---- SOURCE MATERIAL

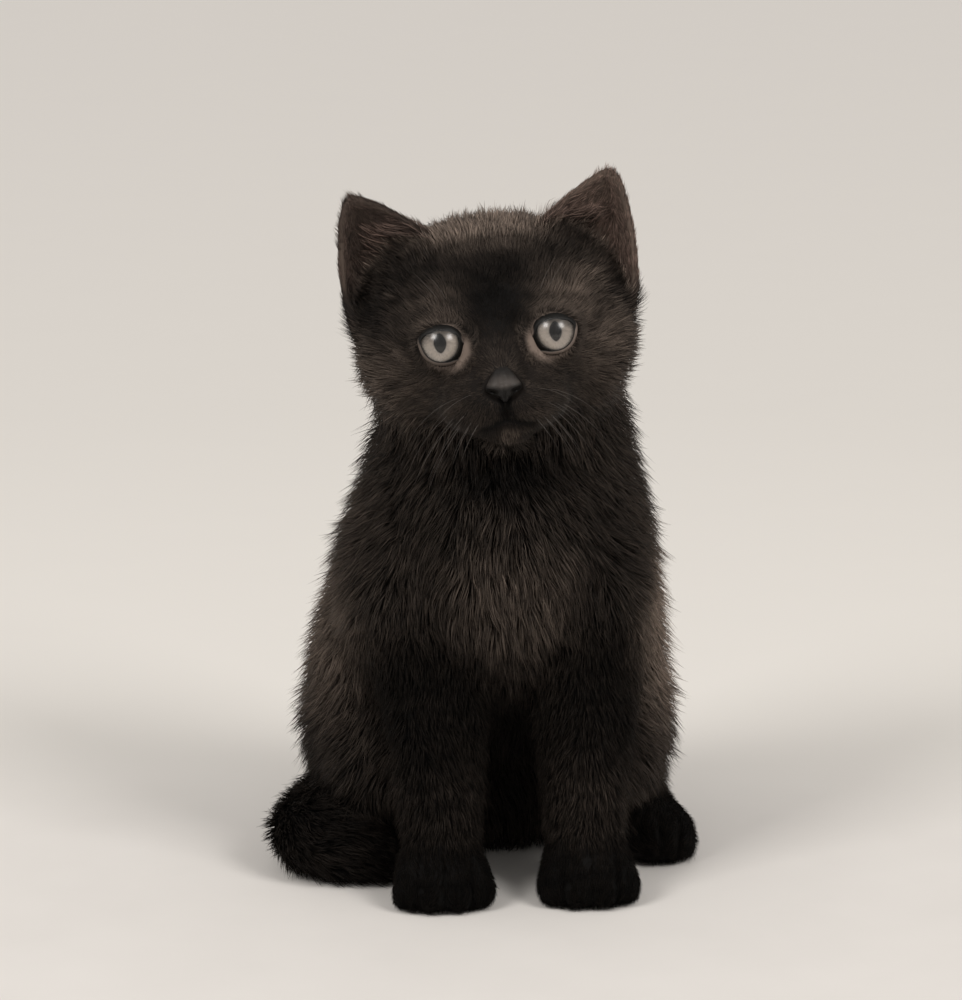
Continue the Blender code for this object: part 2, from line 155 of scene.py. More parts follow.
EYES = {side: Matrix.Translation(middle("eye_" + side)) @ HEAD_TURN @ turn(x=-5.0)
        for side in ("left", "right")}
EYE_RADIUS = (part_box("eye_left")[1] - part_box("eye_left")[0]).z / 2 / MM

hide_mesh = fused_flesh()
# The whole face is halved once, then the lids and the lips once more.
refined(hide_mesh, [(HEAD @ Vector((0, -2, -8)), 30.0), *((EYES[s].translation, 13.0) for s in EYES),
                    (HEAD @ Vector((0, -14, -22)), 11.0)])
edges = read(hide_mesh.edges, "vertices", 2, int)
count = len(hide_mesh.vertices)
valence = np.bincount(edges.ravel(), minlength=count)[:, None]


def relaxed(values, rounds, share=1.0):
    """Values on the hide's points, each moved towards its neighbours' mean a number of times."""
    values = values.astype(float)
    for _ in range(rounds):
        total = np.empty_like(values)
        for k in range(values.shape[1]):
            v = values[:, k]
            total[:, k] = (np.bincount(edges[:, 0], v[edges[:, 1]], count)
                           + np.bincount(edges[:, 1], v[edges[:, 0]], count))
        values = values + share * (total / valence - values)
    return values


def normals_of(points):
    """The hide's normals with its points there, in the frame of the points."""
    hide_mesh.vertices.foreach_set("co", (points * MM).astype(np.float32).ravel())
    hide_mesh.update()
    return read(hide_mesh.vertices, "normal", 3)


outline = relaxed(read(hide_mesh.vertices, "co", 3) / MM, HIDE_RELAX, 0.5)
outward = unit(relaxed(normals_of(outline), 4))

# What the coat is like on each part: depth over the hide, hair length, lift at the root in degrees,
# tufts to the square mm, and width of a tuft, all in mm.
COAT = {
    "trunk": (5.2, 11.0, 34, 1.35, 0.36),
    "neck": (4.8, 10.5, 36, 1.5, 0.35),
    "thigh": (5.2, 10.5, 36, 1.4, 0.36),
    "foreleg": (2.4, 6.0, 27, 2.0, 0.33),
    "forepaw": (1.3, 3.2, 22, 4.0, 0.32),
    "hindfoot": (1.6, 3.8, 24, 3.4, 0.32),
    "tail": (3.2, 8.0, 24, 2.2, 0.34),
    "ear": (0.5, 2.4, 13, 5.0, 0.26),
    "head": (3.0, 6.0, 26, 2.6, 0.30),
}
KINDS = list(COAT)
EAR_DEPTH = 0.7            # most that the coat adds to an ear's thin shell
COAT_BLEND = 40            # rounds of easing where one part's coat meets the next


def nearest(points, among):
    """For each point, which one of the others is nearest."""
    tree = KDTree(len(among))
    for i, p in enumerate(among):
        tree.insert(p, i)
    tree.balance()
    return np.array([tree.find(p)[1] for p in points])


def areas(corners):
    """The area of each triangle, given as its three corners."""
    return np.linalg.norm(np.cross(corners[:, 1] - corners[:, 0], corners[:, 2] - corners[:, 0]), axis=1) / 2


def kind_of_each(points):
    """For each point, which kind of part its nearest solid is."""
    samples, kinds = [], []
    chance = np.random.default_rng(SEED)
    for node in FLESH:
        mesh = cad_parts[node].data
        mesh.calc_loop_triangles()
        corners = (read(mesh.vertices, "co", 3) / MM)[read(mesh.loop_triangles, "vertices", 3, int)]
        picked = corners[np.repeat(np.arange(len(corners)), np.ceil(areas(corners) / 2).astype(int))]
        share = chance.dirichlet((1, 1, 1), len(picked))
        samples.append((picked * share[:, :, None]).sum(1))
        kinds += [KINDS.index(node.split("_")[0])] * len(picked)
    return np.array(kinds)[nearest(points, np.vstack(samples))]


kind = kind_of_each(outline)
is_ear, is_head = kind == KINDS.index("ear"), kind == KINDS.index("head")
coat_at = np.array([COAT[k] for k in KINDS], float)[kind]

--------

§ **WHAT THIS TASK INVOLVES**
Using the listing above, return all lines where the word "node" occurs.

§ **FINISHED EXERCISE**
    for node in FLESH:
        mesh = cad_parts[node].data
        kinds += [KINDS.index(node.split("_")[0])] * len(picked)